In his photo, another galaxy, M110, glows further in the background. “Anyway, that just goes to show how insignificant we are,” he says.

Above, the clouds have failed to clear.


“The funny thing is it was clear about an hour ago,” says John Cronin, with a laugh, who learnt of the night from his wife, who learnt of it through a post on a hyper-local website.

He walked over from his home in Clontarf for the first time, this evening.

“I wouldn’t have the gear, but I love that somebody bothers to come down and give me the opportunity to do it,” he says.

He is a scientist by trade, these days computer science; before, it was spectroscopy. “But I’ve never had the money for the toys,” he says.

He looks up: “This moon might come out yet.”

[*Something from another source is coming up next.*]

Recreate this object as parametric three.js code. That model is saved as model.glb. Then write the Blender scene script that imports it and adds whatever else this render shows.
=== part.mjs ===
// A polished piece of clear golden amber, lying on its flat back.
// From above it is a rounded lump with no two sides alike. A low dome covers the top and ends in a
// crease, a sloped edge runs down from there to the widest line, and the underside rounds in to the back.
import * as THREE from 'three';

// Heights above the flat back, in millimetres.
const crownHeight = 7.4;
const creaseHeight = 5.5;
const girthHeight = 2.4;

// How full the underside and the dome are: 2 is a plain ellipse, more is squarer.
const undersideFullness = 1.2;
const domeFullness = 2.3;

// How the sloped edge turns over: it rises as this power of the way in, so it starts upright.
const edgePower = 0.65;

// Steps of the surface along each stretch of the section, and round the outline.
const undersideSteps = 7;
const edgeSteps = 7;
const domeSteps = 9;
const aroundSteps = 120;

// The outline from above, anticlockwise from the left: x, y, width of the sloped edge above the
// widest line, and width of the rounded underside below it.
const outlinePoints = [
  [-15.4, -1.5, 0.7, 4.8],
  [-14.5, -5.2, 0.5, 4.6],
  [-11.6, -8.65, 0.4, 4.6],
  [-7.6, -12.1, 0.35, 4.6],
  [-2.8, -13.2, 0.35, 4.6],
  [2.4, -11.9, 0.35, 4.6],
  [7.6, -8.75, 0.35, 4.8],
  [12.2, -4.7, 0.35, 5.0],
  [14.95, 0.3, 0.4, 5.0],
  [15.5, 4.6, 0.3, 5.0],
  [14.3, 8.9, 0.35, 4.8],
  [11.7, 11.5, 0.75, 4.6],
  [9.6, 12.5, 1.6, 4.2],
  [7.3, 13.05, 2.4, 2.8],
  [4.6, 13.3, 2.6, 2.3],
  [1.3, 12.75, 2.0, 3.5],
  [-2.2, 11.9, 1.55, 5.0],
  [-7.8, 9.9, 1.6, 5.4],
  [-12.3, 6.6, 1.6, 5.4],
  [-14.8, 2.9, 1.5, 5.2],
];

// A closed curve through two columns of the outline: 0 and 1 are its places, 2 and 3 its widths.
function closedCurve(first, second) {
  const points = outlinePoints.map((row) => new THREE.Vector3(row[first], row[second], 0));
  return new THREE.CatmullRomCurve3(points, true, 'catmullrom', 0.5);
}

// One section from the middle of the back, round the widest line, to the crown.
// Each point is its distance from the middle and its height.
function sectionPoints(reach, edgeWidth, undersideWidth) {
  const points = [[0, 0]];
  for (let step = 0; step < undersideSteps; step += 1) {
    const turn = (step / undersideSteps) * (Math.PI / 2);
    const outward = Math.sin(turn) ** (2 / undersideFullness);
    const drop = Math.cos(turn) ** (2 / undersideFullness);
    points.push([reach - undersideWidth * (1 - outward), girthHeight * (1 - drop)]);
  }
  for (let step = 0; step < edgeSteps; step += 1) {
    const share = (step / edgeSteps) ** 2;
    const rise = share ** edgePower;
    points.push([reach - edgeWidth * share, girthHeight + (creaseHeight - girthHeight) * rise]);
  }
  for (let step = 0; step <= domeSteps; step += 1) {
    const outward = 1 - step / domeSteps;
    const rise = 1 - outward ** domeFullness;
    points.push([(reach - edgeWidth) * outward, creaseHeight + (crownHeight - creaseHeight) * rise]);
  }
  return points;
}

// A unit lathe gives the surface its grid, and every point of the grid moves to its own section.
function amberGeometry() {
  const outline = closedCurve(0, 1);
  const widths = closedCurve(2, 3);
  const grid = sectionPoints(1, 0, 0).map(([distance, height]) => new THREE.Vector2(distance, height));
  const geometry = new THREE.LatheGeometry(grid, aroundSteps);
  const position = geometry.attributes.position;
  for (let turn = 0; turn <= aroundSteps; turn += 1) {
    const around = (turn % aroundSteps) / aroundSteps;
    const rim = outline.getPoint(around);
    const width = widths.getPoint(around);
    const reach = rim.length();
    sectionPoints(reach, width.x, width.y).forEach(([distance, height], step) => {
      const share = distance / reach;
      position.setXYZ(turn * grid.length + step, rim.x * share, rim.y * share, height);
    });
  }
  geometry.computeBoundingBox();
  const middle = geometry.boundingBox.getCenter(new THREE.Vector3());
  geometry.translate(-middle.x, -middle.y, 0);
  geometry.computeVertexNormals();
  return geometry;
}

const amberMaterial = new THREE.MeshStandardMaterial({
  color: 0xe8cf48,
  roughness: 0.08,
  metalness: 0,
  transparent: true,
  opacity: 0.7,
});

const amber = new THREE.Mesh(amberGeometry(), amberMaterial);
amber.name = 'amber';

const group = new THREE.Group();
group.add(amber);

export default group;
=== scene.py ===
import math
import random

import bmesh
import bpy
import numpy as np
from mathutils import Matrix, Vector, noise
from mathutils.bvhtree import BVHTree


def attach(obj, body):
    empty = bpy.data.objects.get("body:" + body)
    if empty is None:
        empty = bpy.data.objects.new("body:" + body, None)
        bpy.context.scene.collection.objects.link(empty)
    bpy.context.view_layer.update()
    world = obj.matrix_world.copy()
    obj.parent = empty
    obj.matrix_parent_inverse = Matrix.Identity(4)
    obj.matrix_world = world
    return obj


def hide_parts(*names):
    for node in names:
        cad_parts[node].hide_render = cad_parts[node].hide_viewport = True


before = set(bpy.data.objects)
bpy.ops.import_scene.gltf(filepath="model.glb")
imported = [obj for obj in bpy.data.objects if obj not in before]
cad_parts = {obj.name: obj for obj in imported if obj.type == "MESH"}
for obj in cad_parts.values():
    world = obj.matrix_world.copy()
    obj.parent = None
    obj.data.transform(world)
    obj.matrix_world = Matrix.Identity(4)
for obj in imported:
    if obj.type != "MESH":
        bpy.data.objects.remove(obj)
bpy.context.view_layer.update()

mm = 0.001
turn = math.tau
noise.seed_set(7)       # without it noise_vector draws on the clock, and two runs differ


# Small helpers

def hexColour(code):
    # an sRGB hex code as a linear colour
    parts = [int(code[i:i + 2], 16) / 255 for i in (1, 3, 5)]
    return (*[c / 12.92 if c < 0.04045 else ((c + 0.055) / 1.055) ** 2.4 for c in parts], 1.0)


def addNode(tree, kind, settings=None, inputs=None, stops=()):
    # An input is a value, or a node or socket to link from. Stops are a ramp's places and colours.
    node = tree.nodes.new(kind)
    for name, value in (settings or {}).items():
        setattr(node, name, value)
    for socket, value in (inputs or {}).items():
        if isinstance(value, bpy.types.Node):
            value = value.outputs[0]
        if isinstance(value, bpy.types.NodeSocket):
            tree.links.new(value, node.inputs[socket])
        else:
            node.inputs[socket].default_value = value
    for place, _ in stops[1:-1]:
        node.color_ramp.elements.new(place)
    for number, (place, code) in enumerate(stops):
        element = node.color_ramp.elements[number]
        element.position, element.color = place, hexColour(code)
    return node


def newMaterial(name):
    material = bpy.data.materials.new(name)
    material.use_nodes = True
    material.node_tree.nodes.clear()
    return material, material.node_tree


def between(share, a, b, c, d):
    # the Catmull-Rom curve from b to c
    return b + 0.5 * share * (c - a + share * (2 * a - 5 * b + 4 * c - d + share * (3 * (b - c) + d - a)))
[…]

After a while, Cronin crosses the car park to try a second telescope. Perhaps, the clouds might slide aside for a moment.

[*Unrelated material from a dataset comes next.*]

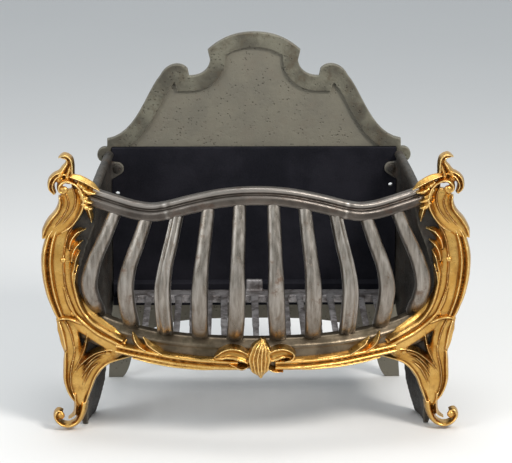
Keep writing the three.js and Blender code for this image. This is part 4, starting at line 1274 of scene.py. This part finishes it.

On the far shore, the Poolbeg peninsula glows with orange and white lights. They could often see more if they set up deep in the Dublin Mountains, or northwards, out of the city.

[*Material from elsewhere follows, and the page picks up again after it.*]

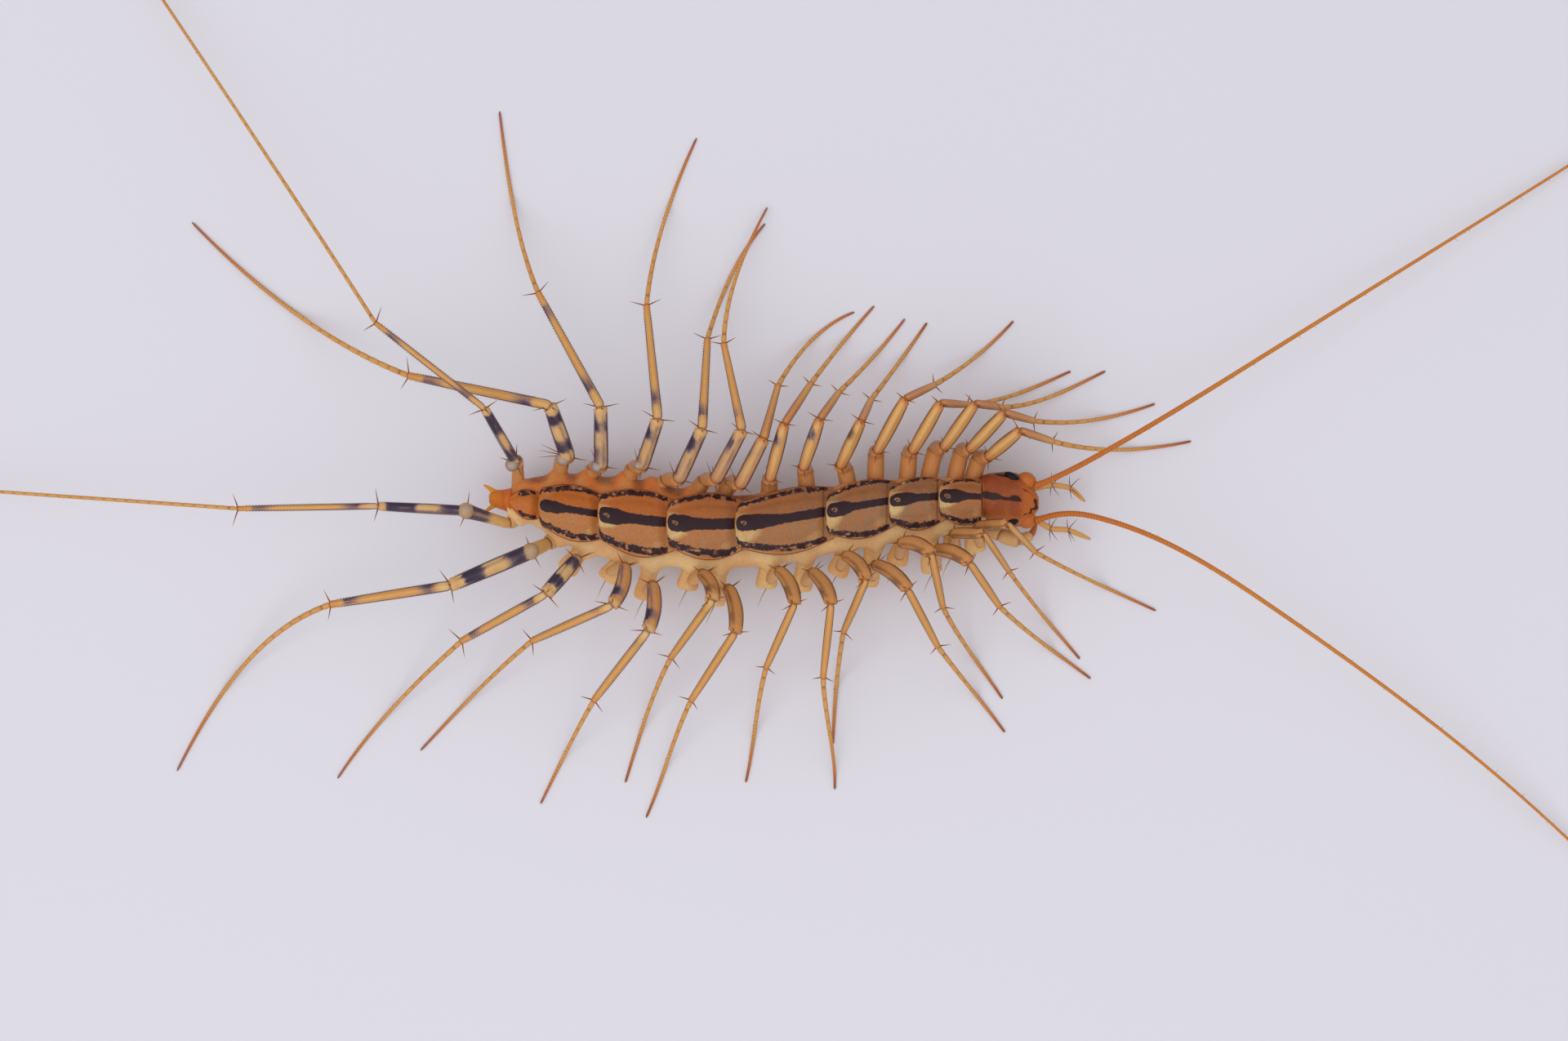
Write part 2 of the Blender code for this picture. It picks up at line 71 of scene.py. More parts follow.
# How far a plate is tucked under the one before it, how wide it is there, the share at which it
# starts to round off, and how far ahead of its front its swell begins
TUCK = 0.45
NOTCH = 0.72
SHOULDER = 0.9
LAST_SHOULDER = 0.3
LEAD = 0.15
# Where the head meets the first plate, then each plate's rear end and its reach to both sides
HEAD_SEAM = 13.3
Plate = namedtuple("Plate", "rear left right")
PLATES = (
    Plate(11.0, 0.98, 1.60),
    Plate(8.3, 1.12, 1.78),
    Plate(4.9, 1.36, 1.84),
    Plate(0.0, 1.62, 1.98),
    Plate(-3.7, 1.70, 1.96),
    Plate(-7.4, 1.65, 2.04),
    Plate(-10.6, 1.38, 1.70),
    Plate(-12.2, 0.76, 0.92),
)
LAST_PLATE = len(PLATES) - 1
SLIT_PLATES = 6
PLATE_THIN = 0.13
PLATE_STEP = 0.2

# The marks of each plate: the radius of the bulb that ends its stripe, half the stripe's width, the
# length over which the bulb narrows to it, then how far in from the left and the right edge the side
# bands run and half their thickness, then the cream patch behind the bulb on the right: its length,
# its width and its strength, and the strength of the left one
Marks = namedtuple("Marks", "bulb stripe neck left right cream left_cream")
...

“But if we do that, we won’t get the average guy who’s walking on the prom, who’ll say, ‘What are you doing guys?’, or he’ll see us on the internet, and come down and have a look,” says Dunne.

It would make the trek too long. Fewer would stumble on them.


“Wow, what is that?” says a young boy, wrapped up against the cold.

One of the sidewalk astronomers points a laser beam of light that seems to reach from his hand, out into the sky, and touch the star. “That is part of Cassiopeia,” he says.

“That’s amazing,” says the boy. “It looks like a W.”

“All I can see is a triangle,” says another, even smaller, boy.

Dunne stands behind his telescope.

If the sky were clearer, he would likely show them the grains of light on the dark side of the moon, where the sun’s rays catch the tips of mountains.

He loves Saturn and the deep-sky objects. But the moon is special. “It’s my favourite of all the objects,” he says. “Because it’s changing all the time.”

At one end of the car park, a group of people tip their heads back and track a new speck of light that has appeared.

“We thought it was an aeroplane,” says one, as the International Space Station arcs across the sky.

“She’ll go now,” says Dunne. “One. Two. Three. She’s nearly gone now … there she is.”

They talk over each other – What was it? What height is that? Are they waving, do you think? – as it disappears, as if a page has turned.

“Where’s it gone?” asks a man.

“She’s just gone into the Earth’s shadow,” says Dunne.

“Into the Earth’s shadow,” says a woman.

CORRECTION: This article was updated at 9.04am on 23 October 2023, to correct that Andromeda is catalogued as M31, not M21. Sorry for the error.